Since I have few memory, which is the minumum number of Y[i] that I must
save?

Thanks

P.S.
Remember that Ft = 50 Hz Sample Rate = 2.48KHz


>On 7/9/2010 5:42 AM, gpezzella wrote:
>> Ok I will use this notation from now
>>
>> I previous post (7/1/2010 3:21 AM) you wrote me the follow equation:
>> <a> "y[1] = k*x[i] + (1-k)*y[i-1] that behaves like a single RC".
>>
>> In the day 7/8/2010 I discovery another thread that use:
>> <b> "Y[i] = K * X[i] + [1-K] * Y[i-1]"
>> which is coincident to yours:
>> <c> "Y[i] = [ X[i] - Y[i-1] ] * K + Y[i-1]"
>>
>> Today instead you write that:
>> <d> "Y[i] = k*Y[i-1] + (k-1)*X[i]" is the correct equation
>>
>> Question 1: Which is the good one between a,b,c,d?
>
>They are all good. Where I initially have the coefficients as k and 1-k,
>your other gave them as 1-k and k. Because k is an arbitrary constant,
>the two notations are equivalent.

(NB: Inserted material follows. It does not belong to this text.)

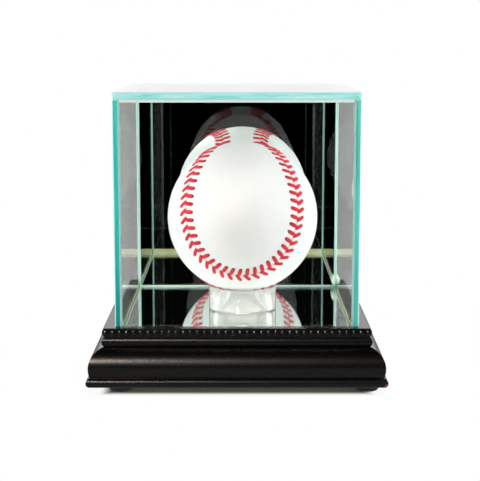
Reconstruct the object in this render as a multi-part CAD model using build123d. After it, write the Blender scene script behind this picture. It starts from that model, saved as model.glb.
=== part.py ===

After your response, I switched to
>your notation.
>
>> Question 2: After choose the correct equation, is the follow method
correct
>> for calculate K coefficient?
>>
--------------------------------------------------------------------------------
>> ts
>> -(--) Where: ts = sample period (seconds)
>> T T = time constant (seconds)
>> (1) K = 1 - e K = change in o/p after 1 ts
>>
>>
>> The value for K is then used as the coefficient in the RC LPF code.
>>
>> If the above equation is correct I should use for my case:
>> 1)Ft = 50 Hz
>> 2)Sample Rate = 2.48KHz
>>
>>
>> 1
>> T = ------- = 0.00318
>> 2*Pi*50
>>
>> ts = 1/2.48 Hz = 0.0004
>>
>>
>> 0.0004
>> -(--------)
>> 0.00318
>> K = 1 - e = 1 - 0.88 = 0.12
>>
------------------------------------------------------------------------------
>
>Yes. (I would have written the last line either as e^(-.0004/.00318) or
>exp(-.0004/.00318).)
>
>Jerry
>--
>Engineering is the art of making what you want from things you can get.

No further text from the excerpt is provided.